So, stack variables don't cost you anything in memory allocation, even in loops. However, these are all standard types. If any of these were user types (i.e. user-defined structs or classes), and that type had a construction, you would see a call to the constructor whenever the statement that creates the type exists.

I hope you can see now that it takes the same amount of time to allocate an int[1] and and int[1000] on the stack, that declaring an array inside a loop doesn't cost anything, but that you pay cost of the call to a constructor every single time it's declared in your code, whether the object being constructed is on the stack or on the heap.


Edited by - Stoffel on October 18, 2000 6:15:45 PM

Wow. Very interesting thread this is shaping up to be...

Stoffel:
Looking over the code you tested with I notice that while you make the method in the C++-class inline, the similar c-function is not. This will likely influence the speeds you''re seeing. The reason why you''re seeing different speed-comparisons between the debug and the release-builds is probably that there is more debug-overhead to a C++-class than a C-function (was that clear? I actually don''t think it was, but I can''t figure out a clearer way of putting it right now, sorry. Hope you understand what I mean anyway).
That said, I must admit I am surprised by the result, and that I dont''t really have a good way of explaining it...

Anonymous:
Yes, yes. I should think it goes without saying that optimized C++-code is no slower, and likely faster, than unoptimized c-code.

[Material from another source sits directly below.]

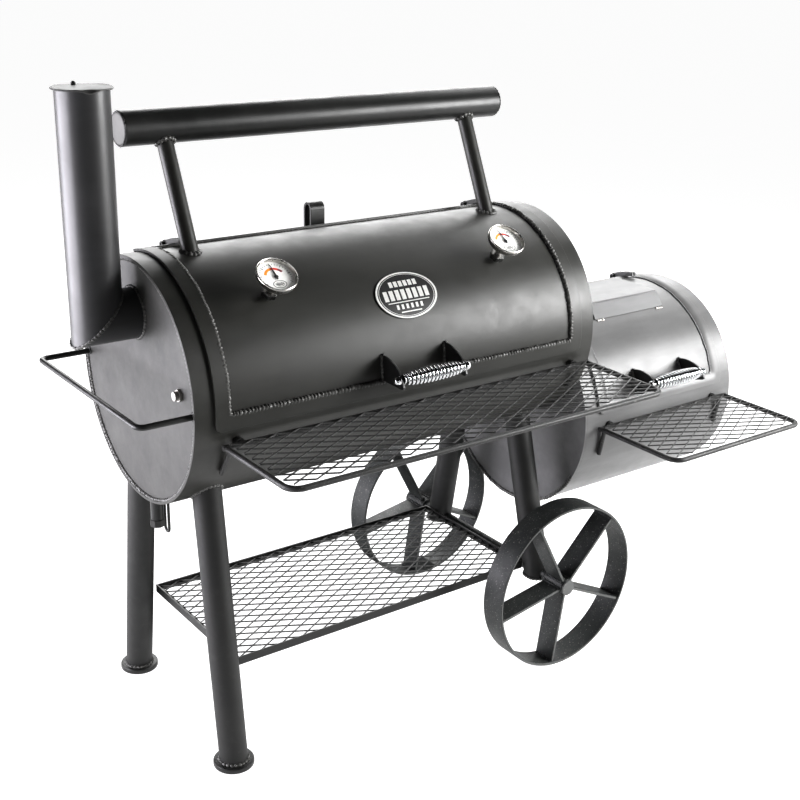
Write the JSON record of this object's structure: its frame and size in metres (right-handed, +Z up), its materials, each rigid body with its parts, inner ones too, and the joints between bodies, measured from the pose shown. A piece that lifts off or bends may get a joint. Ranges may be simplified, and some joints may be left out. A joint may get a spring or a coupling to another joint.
{
  "type": "offset barrel grill",
  "caption": "Barrel charcoal grill with a side firebox, counterweighted curved door, pipe stack, mesh shelves, splayed pipe legs and wagon wheels.",
  "frame": {"origin": "on the floor, under the middle of the whole outline", "axes": "+X along the barrel towards the firebox, -Y the side with the doors and front shelves, +Z up"},
  "size_m": [1.6764, 0.804, 1.3846],
  "materials": {
    "black_paint": "satin",
    "firebox_paint": "satin",
    "fin_paint": "satin",
    "plated_steel": "polished",
    "chrome_wire": "polished",
    "dial_case": "brushed",
    "dial_face": "printed scale",
    "needle": "matt",
    "badge": "black oval with a pale rim",
    "shelf_paint": "satin",
    "raw_steel": "seasoned",
    "wheel_paint": "satin, worn",
    "fittings": "satin"
  },
  "bodies": {
    "pit": {"chamber_shell": "black_paint", "chamber_end_left": "black_paint", "chamber_end_right": "black_paint", "firebox_shell": "firebox_paint", "firebox_end_left": "firebox_paint", "firebox_end_right": "firebox_paint", "heat_baffle": "raw_steel", "grate_rails": "raw_steel", "stack_stub": "black_paint", "stack_pipe": "black_paint", "pivot_bolts": "plated_steel", "side_handle": "black_paint", "end_plug": "plated_steel", "drain_pipe": "black_paint", "bucket_hook": "black_paint", "door_stop": "black_paint", "shelf_sockets": "black_paint", "hinge_knuckles": "fittings", "leg_front_left": "black_paint", "leg_back_left": "black_paint", "leg_front_right": "black_paint", "leg_back_right": "black_paint", "foot_flanges": "black_paint", "axle": "wheel_paint", "lower_shelf_frame": "shelf_paint", "lower_shelf_mesh": "shelf_paint"},
    "chamber_door": {"door_panel": "black_paint", "door_strap": "black_paint", "door_hinge_knuckles": "fittings", "door_fins": "fin_paint", "door_handle_rod": "plated_steel", "badge": "badge", "counterweight_posts": "black_paint", "counterweight_tube": "black_paint", "thermometer_left": "dial_case", "dial_left": "dial_face", "thermometer_right": "dial_case", "dial_right": "dial_face"},
    "chamber_door_grip": {"door_handle_spring": "chrome_wire"},
    "left_needle": {"needle_left": "needle"},
    "right_needle": {"needle_right": "needle"},
    "firebox_door": {"firebox_door_panel": "firebox_paint", "firebox_door_strap": "firebox_paint", "firebox_door_knuckles": "fittings", "firebox_fins": "fin_paint", "firebox_handle_rod": "plated_steel", "warming_plate": "firebox_paint"},
    "firebox_door_grip": {"firebox_handle_spring": "chrome_wire"},
    "stack_cover": {"stack_lid": "fittings"},
    "damper": {"air_damper": "fittings"},
    "front_wheel": {"wheel_front": "wheel_paint"},
    "back_wheel": {"wheel_back": "wheel_paint"},
    "chamber_shelf": {"main_shelf_frame": "shelf_paint", "main_shelf_mesh": "shelf_paint"},
    "firebox_side_shelf": {"firebox_shelf_frame": "shelf_paint", "firebox_shelf_mesh": "shelf_paint"},
    "left_grate": {"cooking_grate_left": "raw_steel"},
    "right_grate": {"cooking_grate_right": "raw_steel"},
    "charcoal_grate": {"fire_grate": "raw_steel"}
  },
  "joints": [
    {"name": "chamber_door_hinge", "type": "hinge", "parent": "pit", "child": "chamber_door", "pos_m": [-0.20025, 0.20671, 1.04431], "axis": [-1, 0, 0], "range_deg": [0, 113]},
    {"name": "chamber_grip_spin", "type": "hinge", "parent": "chamber_door", "child": "chamber_door_grip", "pos_m": [-0.20025, -0.20671, 0.81356], "axis": [1, 0, 0], "continuous": true},
    {"name": "left_needle_turn", "type": "hinge", "parent": "chamber_door", "child": "left_needle", "pos_m": [-0.50225, -0.10083, 1.03369], "axis": [0, -0.5664, 0.8241], "range_deg": [-120, 120]},
    {"name": "right_needle_turn", "type": "hinge", "parent": "chamber_door", "child": "right_needle", "pos_m": [0.06975, -0.10083, 1.03369], "axis": [0, -0.5664, 0.8241], "range_deg": [-120, 120]},
    {"name": "firebox_door_hinge", "type": "hinge", "parent": "pit", "child": "firebox_door", "pos_m": [0.56175, 0.20671, 0.79631], "axis": [-1, 0, 0], "range_deg": [0, 113]},
    {"name": "firebox_grip_spin", "type": "hinge", "parent": "firebox_door", "child": "firebox_door_grip", "pos_m": [0.56175, -0.1899, 0.65438], "axis": [1, 0, 0], "continuous": true},
    {"name": "stack_lid_swivel", "type": "hinge", "parent": "pit", "child": "stack_cover", "pos_m": [-0.78125, 0.1468, 1.378], "axis": [0, 0, 1], "range_deg": [0, 110]},
    {"name": "air_damper_turn", "type": "hinge", "parent": "pit", "child": "damper", "pos_m": [0.81275, 0.108, 0.507], "axis": [1, 0, 0], "range_deg": [0, 60]},
    {"name": "front_wheel_spin", "type": "hinge", "parent": "pit", "child": "front_wheel", "pos_m": [0.21175, -0.187, 0.203], "axis": [0, 1, 0], "continuous": true},
    {"name": "back_wheel_spin", "type": "hinge", "parent": "pit", "child": "back_wheel", "pos_m": [0.21175, 0.365, 0.203], "axis": [0, 1, 0], "continuous": true},
    {"name": "chamber_shelf_pull", "type": "slide", "parent": "pit", "child": "chamber_shelf", "axis": [0, -1, 0], "range_m": [0, 0.1]},
    {"name": "firebox_shelf_pull", "type": "slide", "parent": "pit", "child": "firebox_side_shelf", "axis": [0, -1, 0], "range_m": [0, 0.1]},
    {"name": "left_grate_lift", "type": "slide", "parent": "pit", "child": "left_grate", "axis": [0, 0, 1], "range_m": [0, 0.05]},
    {"name": "right_grate_lift", "type": "slide", "parent": "pit", "child": "right_grate", "axis": [0, 0, 1], "range_m": [0, 0.05]},
    {"name": "fire_grate_lift", "type": "slide", "parent": "pit", "child": "charcoal_grate", "axis": [0, 0, 1], "range_m": [0, 0.05]}
  ]
}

There is still no disputing that you are incurring extra overhead when passing a class/struct with a constructor as opposed to a class/struct without a constructor or a pointer (or ref) to an existing class/struct.

Z01:
Alright, I admit it; parts of the post you are referring to was written under a period of intense caffeine-deprivation, and I can''t think of a good reason why normal (not constructor) methods will incurr (sp?) extra overhead.

Stoffel (again):
That was a very interesting post you had there (the ASM-code).
Now, I can read assembly and understand what it does and so on, but I''m not very strong on speed... So I''m wondering, how costly are those ''push''es and ''pop''s that are done at the start and end of a function-call?

-Neophyte


- Death awaits you all with nasty, big, pointy teeth. -

((obviously not getting any work done today))

quote:
Looking over the code you tested with I notice that while you make the method in the C++-class inline, the similar c-function is not.

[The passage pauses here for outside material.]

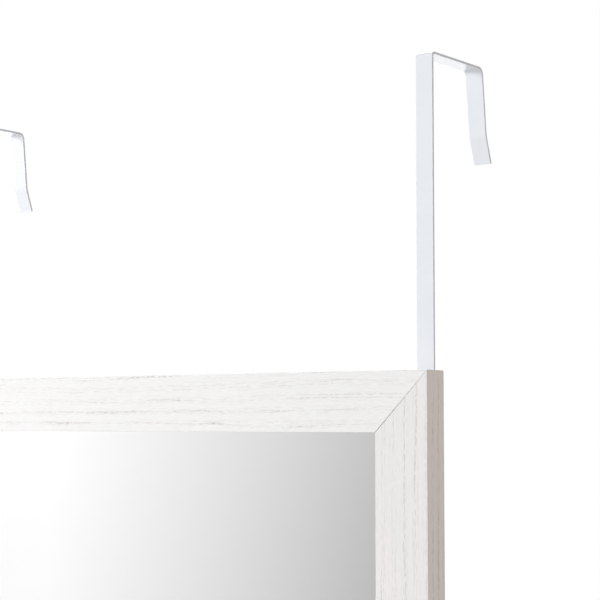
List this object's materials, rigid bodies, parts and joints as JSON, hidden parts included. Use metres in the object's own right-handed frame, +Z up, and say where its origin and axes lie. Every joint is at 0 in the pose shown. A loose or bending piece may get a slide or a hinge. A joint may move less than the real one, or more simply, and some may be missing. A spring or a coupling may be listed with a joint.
{
  "type": "over the door mirror",
  "caption": "Tall mirror in a mitred pale wood-grain frame, hung over a door's top edge by two bent flat steel hooks that slide in the back to set its height.",
  "frame": {"origin": "midway between the two hooks, where the door's top face meets its front face: level with the undersides of the hooks' bars and with the door side of the rubber bumpers", "axes": "+X to the right as seen from the front, +Y from the front towards the door and through it, +Z up"},
  "size_m": [0.355, 0.0733, 1.428],
  "materials": {
    "frame_foil": "white-washed wood-grain finish, satin, on fibreboard moulding",
    "hook_paint": "white powder coat, satin",
    "zinc_steel": "bright zinc plate",
    "insert_brass": "turned",
    "clear_glass": "clear float glass, polished",
    "silvering": "silvered, grey back paint",
    "foam_tape": "closed-cell foam tape, matt",
    "hardboard": "tempered hardboard, smooth face out",
    "bumper_rubber": "moulded rubber, matt"
  },
  "bodies": {
    "mirror_frame": {"top_rail": "frame_foil", "bottom_rail": "frame_foil", "left_stile": "frame_foil", "right_stile": "frame_foil", "top_left_nails": "zinc_steel", "top_right_nails": "zinc_steel", "bottom_left_nails": "zinc_steel", "bottom_right_nails": "zinc_steel", "mirror_glass": "clear_glass", "mirror_silvering": "silvering", "glazing_tape": "foam_tape", "backing_board": "hardboard", "retainer_points": "zinc_steel", "left_hook_screws": "zinc_steel", "left_hook_washers": "zinc_steel", "left_hook_inserts": "insert_brass", "right_hook_screws": "zinc_steel", "right_hook_washers": "zinc_steel", "right_hook_inserts": "insert_brass", "upper_bumpers": "bumper_rubber", "lower_bumpers": "bumper_rubber"},
    "left_hook_slide": {"left_hook": "hook_paint"},
    "right_hook_slide": {"right_hook": "hook_paint"}
  },
  "joints": [
    {"name": "left_hook_height", "type": "slide", "parent": "mirror_frame", "child": "left_hook_slide", "axis": [0, 0, 1], "range_m": [-0.07, 0]},
    {"name": "right_hook_height", "type": "slide", "parent": "mirror_frame", "child": "right_hook_slide", "axis": [0, 0, 1], "range_m": [-0.07, 0]}
  ]
}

Can you even inline global functions? Since I never use them, I guess I didn''t know. I believe you''re correct--I''ll leave it to someone else to test.

quote:
So I''m wondering, how costly are those ''push''es and ''pop''s that are done at the start and end of a function-call?

Um, as far as cycles? No idea. I believe that pushing and popping is the fastest thing a processor can do, though, so maybe 1? I''m not THAT low-level. Keep in mind I learned C/ASM on an 8088 platform (embedded system, not even a PC). My info might be a little dated, but the principles are all still there.

BTW, the pushes, pops, stack moving, return, and the stuff I didn''t show you (pushing the IP and loading the function IP in the calling context) are the mystical "function call overhead" people talk about. Every time you call a function you pay for these operations.

Wow! I didn''t expect such a detailed and useful explaination. I understand much(!) better now - thanks Stoffel.

Hey, I don''t know if this has been posted yet, but you could put a global instance of your Vector3D type, and just use that instance everytime you need to use a generic instance. This way you would not need to allocate and destroy 40 bytes of memory every time you called a function using a temp instance.

Brent Robinson
"What if this is as good as it gets?"

quote: Original post by Wilka

ASSERT (or assert) won''t throw an exception, it''ll just give you a "debug assertion failed" message. There''s no point in using ASSERT to check things like this, the check wont be there in release and even in debug you can still hit ''ignore'' and it''ll do it''s stuff anyway. And even if did throw an exception, it seems a bit extreme to do that in this case. You''ll need to have try and catch all over the place.

You should use a normal ''if'' instead of ASSERT (you might want to use assert as well, but don''t use only assert).

Wilka, the point of assertions is to check for BAD CODE written by the programmer. It''s just an extra "safty net" during developement and isn''t needed for release mode. In Stoffel''s example, if it works in debug it WILL work in release, so why would you use an ''if'' statement that just do extra checking on code you already know is correct?

Use ''if'' statements for checking conditions that the user can affect, and use ASSERT for conditions only the programmer can affect.


- Houdini